▸ **Given request**:
Track down every line below that holds "import" and copy it.

::: Information supplied

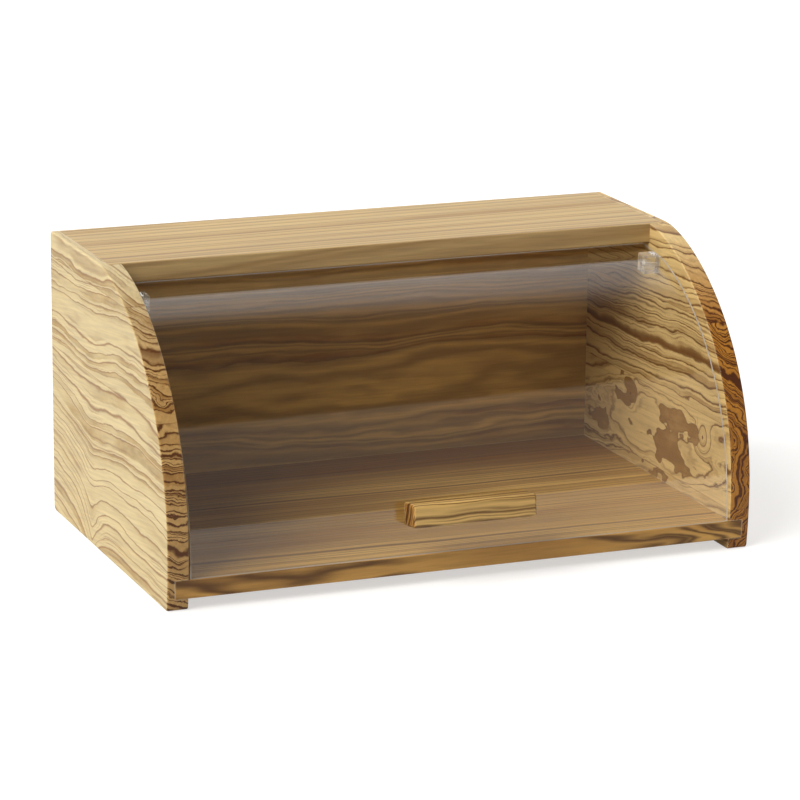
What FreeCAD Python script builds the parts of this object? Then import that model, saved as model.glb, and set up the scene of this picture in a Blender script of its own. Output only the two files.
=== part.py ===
import FreeCAD, Part
import math
import os

# Bread box in olive wood with a clear front lid that swings up on two pins.
# Millimetres. X runs along the width, the lid faces -Y, Z is up, and the floor is at Z = 0.
# The origin is under the middle of the whole box, handle included.

# ---- sizes of the wooden box ----
box_width = 400.0            # over the outer faces of the two side panels
cabinet_depth = 242.0        # side panels, from their widest point in front to the back
box_height = 192.0
side_thickness = 14.0
top_thickness = 13.0
bottom_thickness = 12.0
back_thickness = 13.0
runner_height = 7.5          # how far the side panels reach below the bottom board
joint_depth = 9.0            # how far the boards' ends are let into the side panels
glue_gap = 0.1               # left for glue round every let-in end

# ---- shape of the side panels ----
top_panel_depth = 111.0      # from the back to the top panel's front face
crown_overlap = 6.0          # the front curve starts this far behind the top panel's front face
crown_fullness = 0.311       # how long the curve stays level at its top end
front_fullness = 0.685       # how long the curve stays upright at its lower end
widest_height = 35.5         # height of the point that reaches furthest forward
foot_set_back = 2.0          # how far the front edge draws back from there to the floor
front_set_back = 0.5         # bottom board's front face behind the widest point
back_top_round = 3.0
back_bottom_round = 4.0
front_bottom_round = 2.5
edge_round = 1.2             # softened long edges of the wood
board_edge_round = 0.8       # softened front edges of the boards

# ---- lid ----
lid_thickness = 2.5
lid_side_gap = 1.5           # between the sheet and each side panel
lid_front_set_back = 0.7     # sheet's outer face behind the side panels' widest point
lid_rear_overlap = 6.0       # the sheet reaches this far behind the top panel's front face
lid_rear_slope = 8.0         # degrees, fall of the flat rear strip towards the front
lid_under_top = 2.3          # gap between the sheet and the top panel at the panel's front face
flat_past_block = 0.4        # the flat strip ends this far in front of the hinge blocks
lid_crown_fullness = 0.181   # how long the bent part keeps on along the flat strip
lid_front_fullness = 0.759   # how long the bent part stays upright above the bottom board
lid_bottom_gap = 0.2         # between the sheet's lower edge and the bottom board
bend_tolerance = 0.2         # how closely the sheet's round arcs follow its smooth bend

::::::

▸ **Full output**:
What FreeCAD Python script builds the parts of this object? Then import that model, saved as model.glb, and set up the scene of this picture in a Blender script of its own. Output only the two files.
import FreeCAD, Part
import math
import os